▶ Set task
Extract every line below, verbatim.

▶ Provided material
——————————

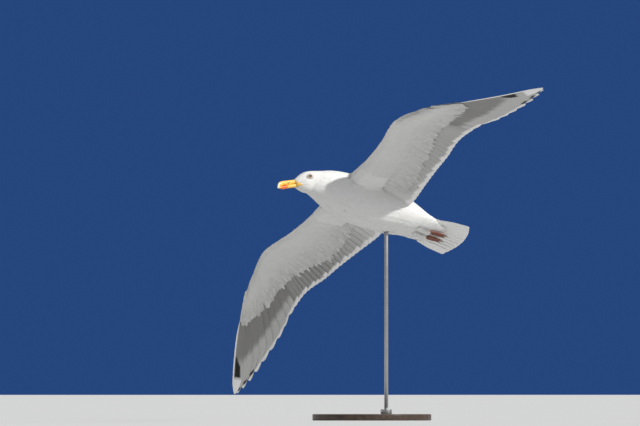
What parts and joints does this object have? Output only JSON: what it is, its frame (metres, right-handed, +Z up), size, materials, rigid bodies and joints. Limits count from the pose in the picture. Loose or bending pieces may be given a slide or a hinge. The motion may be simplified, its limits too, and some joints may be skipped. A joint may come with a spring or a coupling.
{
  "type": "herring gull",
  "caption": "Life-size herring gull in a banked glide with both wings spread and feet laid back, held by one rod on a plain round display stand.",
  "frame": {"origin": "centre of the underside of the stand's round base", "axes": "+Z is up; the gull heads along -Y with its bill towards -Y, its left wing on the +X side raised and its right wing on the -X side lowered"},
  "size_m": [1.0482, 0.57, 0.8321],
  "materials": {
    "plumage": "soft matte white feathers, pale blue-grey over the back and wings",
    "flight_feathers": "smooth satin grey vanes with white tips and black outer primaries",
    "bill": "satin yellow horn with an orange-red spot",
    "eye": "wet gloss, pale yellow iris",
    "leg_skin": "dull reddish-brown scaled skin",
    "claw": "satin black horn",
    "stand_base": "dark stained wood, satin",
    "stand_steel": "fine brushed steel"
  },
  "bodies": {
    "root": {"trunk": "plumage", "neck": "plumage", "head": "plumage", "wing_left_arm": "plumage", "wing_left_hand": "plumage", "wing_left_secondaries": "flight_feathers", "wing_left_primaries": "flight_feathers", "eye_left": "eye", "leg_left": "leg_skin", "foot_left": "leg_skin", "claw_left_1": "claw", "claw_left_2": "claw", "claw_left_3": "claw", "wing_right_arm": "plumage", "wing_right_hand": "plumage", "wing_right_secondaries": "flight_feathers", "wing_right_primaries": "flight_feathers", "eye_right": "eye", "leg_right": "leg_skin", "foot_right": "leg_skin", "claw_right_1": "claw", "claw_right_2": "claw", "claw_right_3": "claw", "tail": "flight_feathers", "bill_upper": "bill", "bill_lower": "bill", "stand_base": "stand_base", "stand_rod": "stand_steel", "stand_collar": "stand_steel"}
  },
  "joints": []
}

——————————

▶ Finished answer
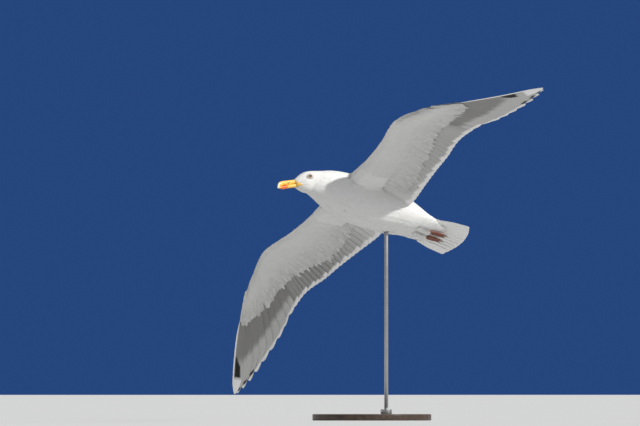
What parts and joints does this object have? Output only JSON: what it is, its frame (metres, right-handed, +Z up), size, materials, rigid bodies and joints. Limits count from the pose in the picture. Loose or bending pieces may be given a slide or a hinge. The motion may be simplified, its limits too, and some joints may be skipped. A joint may come with a spring or a coupling.
{
  "type": "herring gull",
  "caption": "Life-size herring gull in a banked glide with both wings spread and feet laid back, held by one rod on a plain round display stand.",
  "frame": {"origin": "centre of the underside of the stand's round base", "axes": "+Z is up; the gull heads along -Y with its bill towards -Y, its left wing on the +X side raised and its right wing on the -X side lowered"},
  "size_m": [1.0482, 0.57, 0.8321],
  "materials": {
    "plumage": "soft matte white feathers, pale blue-grey over the back and wings",
    "flight_feathers": "smooth satin grey vanes with white tips and black outer primaries",
    "bill": "satin yellow horn with an orange-red spot",
    "eye": "wet gloss, pale yellow iris",
    "leg_skin": "dull reddish-brown scaled skin",
    "claw": "satin black horn",
    "stand_base": "dark stained wood, satin",
    "stand_steel": "fine brushed steel"
  },
  "bodies": {
    "root": {"trunk": "plumage", "neck": "plumage", "head": "plumage", "wing_left_arm": "plumage", "wing_left_hand": "plumage", "wing_left_secondaries": "flight_feathers", "wing_left_primaries": "flight_feathers", "eye_left": "eye", "leg_left": "leg_skin", "foot_left": "leg_skin", "claw_left_1": "claw", "claw_left_2": "claw", "claw_left_3": "claw", "wing_right_arm": "plumage", "wing_right_hand": "plumage", "wing_right_secondaries": "flight_feathers", "wing_right_primaries": "flight_feathers", "eye_right": "eye", "leg_right": "leg_skin", "foot_right": "leg_skin", "claw_right_1": "claw", "claw_right_2": "claw", "claw_right_3": "claw", "tail": "flight_feathers", "bill_upper": "bill", "bill_lower": "bill", "stand_base": "stand_base", "stand_rod": "stand_steel", "stand_collar": "stand_steel"}
  },
  "joints": []
}